For $17.1 million, West Brom is betting the former Sochaux forward can replicate that production in England.
“Brown is a quality striker, and I’m looking forward to working with him,” head coach Alan Irvine said, via the club’s website,
“He’s a strong, quick, powerful player who likes to get in behind defenses and has plenty of Champions League and international experience.”
Most of that experience came before last season, when Brown was reduced to a substitute’s role. After Dynamo’s acquisition of Congolese striker Dieumerci Mbokani from Anderlecht, Ideye went from 25 starts to seven, with 12 appearances off the bench giving him little chance to replicate his 17-goal season.
It’s part of the reason why West Brom’s willingness to set a record for Ideye looks a little curious, though if you’re looking for silver linings, consider the striker’s goal rate. Whereas Ideye averaged 0.674 goals per 90 minutes in 2012-13, his rate only dropped to 0.627 last year. Perhaps his diminished role could save you a few million pounds in the negotiation, but if you liked Ideye a year ago, little about the striker’s 2013-14 numbers should change your view.

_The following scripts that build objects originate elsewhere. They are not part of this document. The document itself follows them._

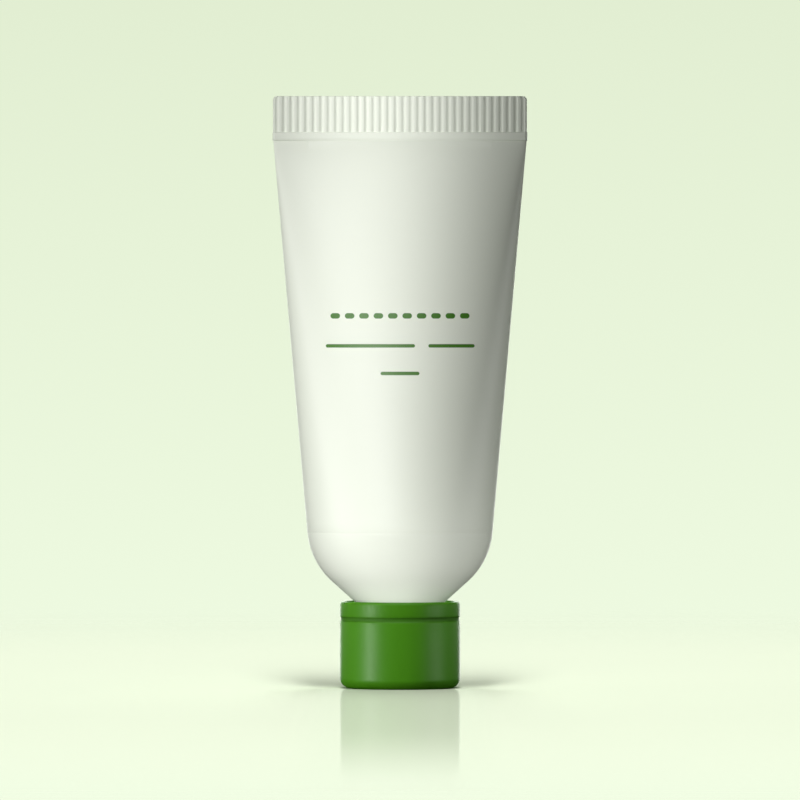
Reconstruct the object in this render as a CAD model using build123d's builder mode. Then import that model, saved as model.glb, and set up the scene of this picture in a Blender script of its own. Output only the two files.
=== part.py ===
from build123d import *
from math import asin, atan, cos, hypot, pi, radians, sin, sqrt, tan
import os

# A 75 ml cosmetic tube that stands on its screw cap.
# Millimetres, +Z up, origin at the centre of the cap's resting face.
# The flat seal runs along X, so the wide front faces -Y.

# Sleeve, an extruded round tube that is pressed flat at its top
tube_diameter = 40.0
sleeve_wall = 0.5
body_height = 96.9  # from the sleeve's lower edge up to the band
shoulder_width = 45.84  # across the front at the sleeve's lower edge
seal_gap = 0.3  # between the front and back walls where they meet the band
seal_fullness = 0.85  # how squarely the faces bulge there

# Smooth band and ribbed crimp above the body
band_height = 2.1
band_lip = 0.1  # how far the band stands out from the crimp all round
crimp_height = 8.9
crimp_depth = 1.2
crimp_corner = 1.0
rib_count = 34
rib_groove_width = 1.1
rib_groove_depth = 0.22

# Head with shoulder, collar and neck, moulded in one and welded into the sleeve
shoulder_height = 17.1  # from the cap's rim up to the sleeve's lower edge
shoulder_radius = 18.5
cone_angle = 48.0  # of the shoulder's straight part, from the upright axis
collar_diameter = 19.0
collar_height = 2.0
collar_step = 0.3  # ledge of the collar outside the shoulder's cone
neck_diameter = 16.0
neck_bore = 13.0
neck_chamfer = 0.5
orifice_diameter = 5.0
orifice_length = 1.5
lap_wall = 0.9
lap_height = 3.0

# Screw cap with an outer skirt and an inner skirt round the neck
cap_diameter = 29.7
cap_height = 21.5
cap_wall = 1.2
cap_end = 1.8
cap_bore = 18.5
cap_bore_wall = 1.3
cap_foot_radius = 2.5
cap_rim_radius = 0.7
cap_lip_radius = 0.3
cap_root_radius = 1.0
groove_drop = 3.7  # from the rim down to the groove's upper edge
groove_height = 1.3
groove_depth = 0.25
web_count = 6
web_thickness = 0.8
web_height = 11.0

# Foam disc that seals the orifice
liner_thickness = 1.0

# Filling
air_height = 33.3  # empty part of the body under the band, above 75 ml of cream

# Clearances
weld_clearance = 0.05
cream_clearance = 0.1
seat_clearance = 0.05
liner_clearance = 0.1
collar_clearance = 0.4
root_inset = 0.2

# Levels, from the floor up
liner_top = cap_end + liner_thickness
neck_tip = liner_top + seat_clearance
sleeve_base = cap_height + shoulder_height
lap_top = sleeve_base + lap_height
seal_level = sleeve_base + body_height
fill_level = seal_level - air_height
crimp_base = seal_level + band_height
tube_top = crimp_base + crimp_height

# Bezier handle, as a share of the radius, that makes a quarter circle
ROUND = 4 / 3 * (sqrt(2) - 1)

# Spans of each loft between evenly spaced sections
body_spans = 10
shoulder_spans = 6

girth = pi * tube_diameter
flat_width = girth / 2
shell = sleeve_wall + weld_clearance + lap_wall


def quarter(half_width, half_depth, fullness):
    """Bezier points of one quarter of a flattened tube's outline"""
    return [
        (half_width, 0),
        (half_width, ROUND * half_depth),
        (fullness * half_width, half_depth),
        (0, half_depth),
    ]


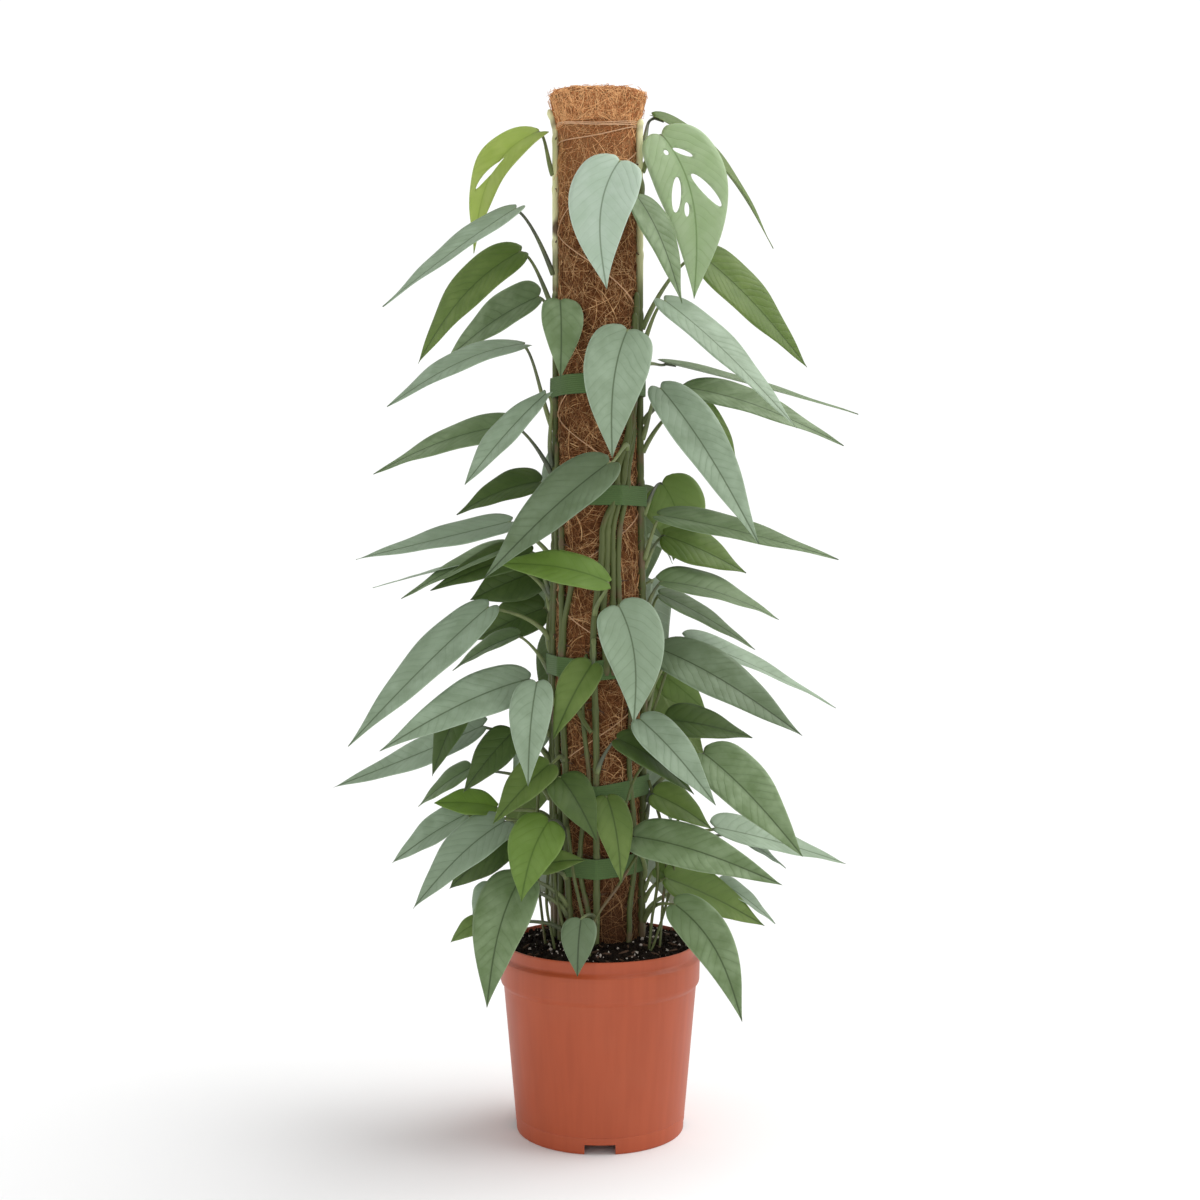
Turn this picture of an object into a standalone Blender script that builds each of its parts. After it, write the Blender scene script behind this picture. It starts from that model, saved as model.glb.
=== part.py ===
"""Cebu blue pothos (Epipremnum pinnatum) climbing a coir pole in a plastic nursery pot.

The origin is the centre of the pot's underside, +Z is up and -Y is the side that faces the viewer.
Lengths below are in millimetres, and every mesh is scaled to metres as it is made.
"""

import math
from collections import namedtuple

import bmesh
import bpy
from mathutils import Matrix, Vector

MM = 0.001
GAP = 0.3

# Pot
POT_HEIGHT = 176.0
POT_WALL = 1.8
POT_FOOT_RADIUS = 79.0
POT_NECK_RADIUS = 91.5
POT_BAND_RADIUS = 95.0
POT_LIP_RADIUS = 91.0
POT_BAND_BOTTOM = 136.0
POT_LIP_BOTTOM = 166.0
POT_FLOOR_BOTTOM = 10.0
POT_SEGMENTS = 44
FOOT_SLOT_WIDTH = 28.0
FOOT_SLOT_HEIGHT = 9.0
DRAIN_HOLE_RADIUS = 5.0
DRAIN_RING_RADIUS = 48.0
DRAIN_HOLES = 8

# Potting soil
SOIL_TOP = 161.0
SOIL_MOUND = 4.0

# Coir pole
POLE_X = -2.0
POLE_FOOT = 40.0
POLE_TOP = 974.0
STAKE_RADIUS = 15.0
STAKE_TOP = 966.0
COIR_SEGMENTS = 32
# Height and outer radius of the coir sleeve, from the soil to the brushed-out top.
COIR_PROFILE = (
    (POLE_FOOT, 38.0),
    (200.0, 38.5),
    (330.0, 40.0),
    (450.0, 40.5),
    (560.0, 38.0),
    (700.0, 37.0),
    (958.0, 37.0),
    (966.0, 41.0),
    (POLE_TOP, 43.5),
)
TWINE_RADIUS = 0.6
TWINE_TOP = 955.0
TWINE_BOTTOM = 240.0
TWINE_TURNS = 4.0
TWINE_TOP_TURNS = 2.0
TWINE_POINTS_PER_TURN = 18
TWINE_STAND_OFF = 0.9

# Climbing stems: stem radius, and bearing around the pole in degrees (0 right, 90 back) at each height.
STEM_STAND_OFF = 2.8
STEM_FOOT = 140.0
Stem = namedtuple("Stem", "radius route")
STEMS = {
    "left": Stem(3.6, ((140, 188), (260, 184), (500, 180), (760, 178), (968, 178))),
    "right": Stem(3.8, ((140, -8), (260, -5), (500, 0), (760, 2), (955, 2))),
    "front": Stem(3.2, ((140, -92), (330, -92), (470, -95), (560, -84), (620, -52), (700, -30), (790, -24))),
    "front_left": Stem(3.2, ((140, -128), (300, -134), (450, -142), (570, -146))),
    "back": Stem(3.6, ((140, 100), (400, 92), (700, 84), (900, 86))),
}

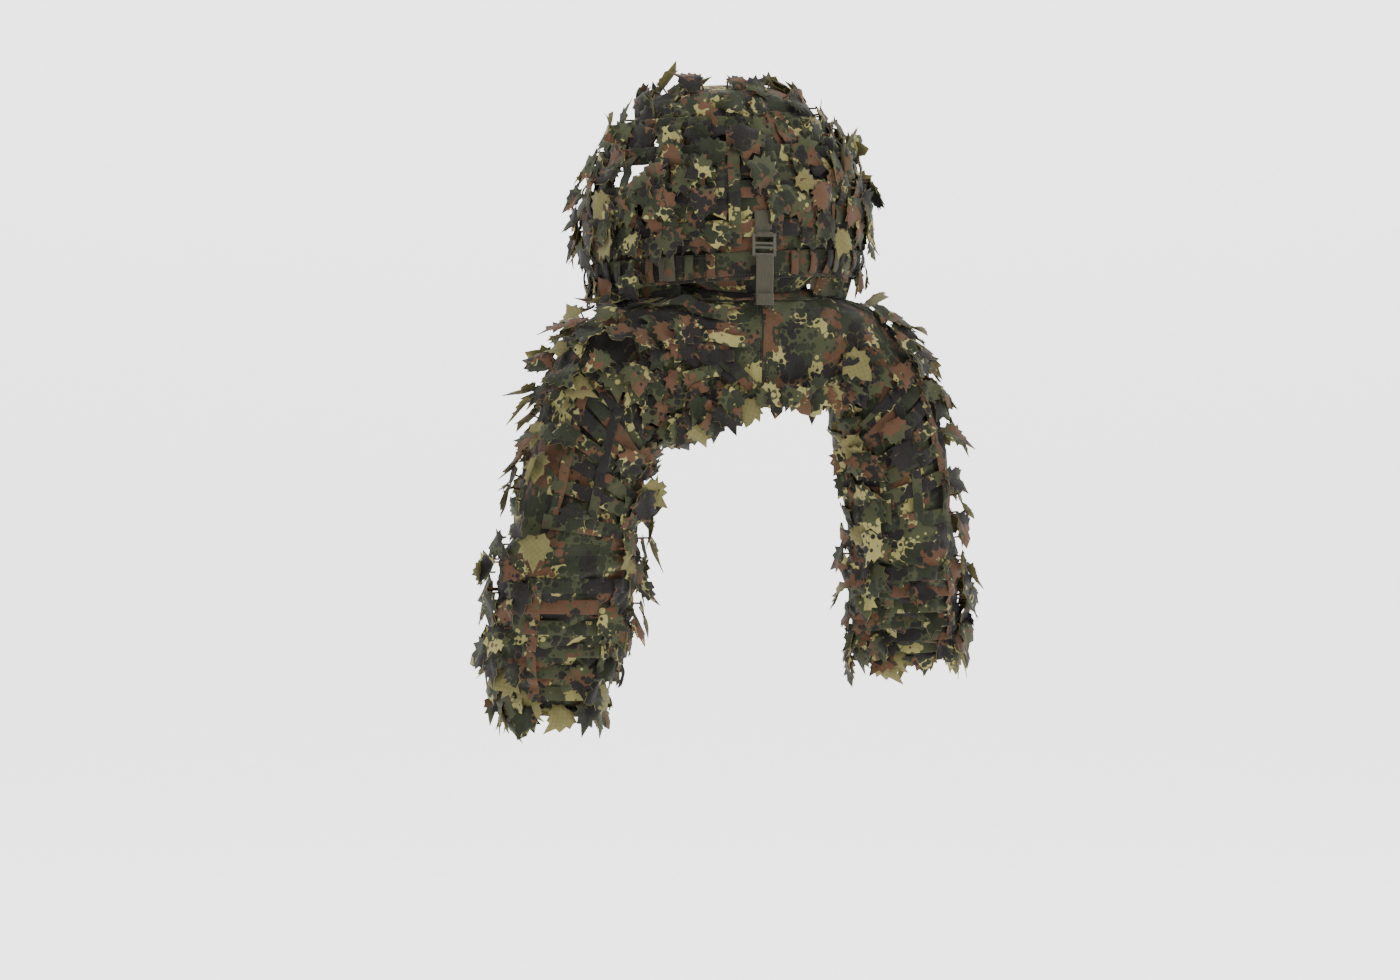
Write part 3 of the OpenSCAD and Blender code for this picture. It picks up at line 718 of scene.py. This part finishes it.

Technical director Terry Burton certainly hasn’t changed his:
“When I arrived at Albion the recruitment department flagged Brown up as the man at the top of their wish list.
“It is a fantastic signing because of the quality and the potential of the player.
“I can see that he really wants to be here and that he really wants to be playing in the Premier League.
“He’s a dynamic player who likes to get in behind defenders and he has the pace to do so.
“He gets himself into good scoring positions in the box and if there are opportunities then he will get on the end of them.”
All of which sounds great albeit clichéd, as if Burton is listing off a series of minimum requirements for a Premier League striker. If you’re paying £10 million for an attacker who isn’t “dynamic” or capable of finding “good scoring positions” in Ukraine, you probably shouldn’t be in charge of acquisitions in England.
Despite the flat rhetoric, Brown really could turn into a difference-maker at The Hawthorns. Saying somebody has “pace” sounds clichéd, but in Brown’s case, it’s true, even by Premier League standards. His ability to read defenses, get into those good positions, and score goals a variety ways made him one of the best strikers in Ukraine’s Premier League, when he played. Strong, standing 5’11”, Brown has the size to compete with Premier League defenders. Given how players have performed when making the jump from the Netherlands (Suárez, Bony) or Belgium (Benteke, Lukaku), it’s not unreasonable to assume a talented player moving from a league at a similar level could succeed, too.
Unfortunately, $17.1 million adds a lot of gravity to that educated guess, but joining a team whose leading scorers (Stepháne Sessegnon, Saido Berahino) tallied five goals last season, Ideye doesn’t have to provide an eight-figure return to have an impact with West Brom. Having a mere presence may be enough.
While the price makes this more of a gamble, there’s a lot of room for this purchase to come good.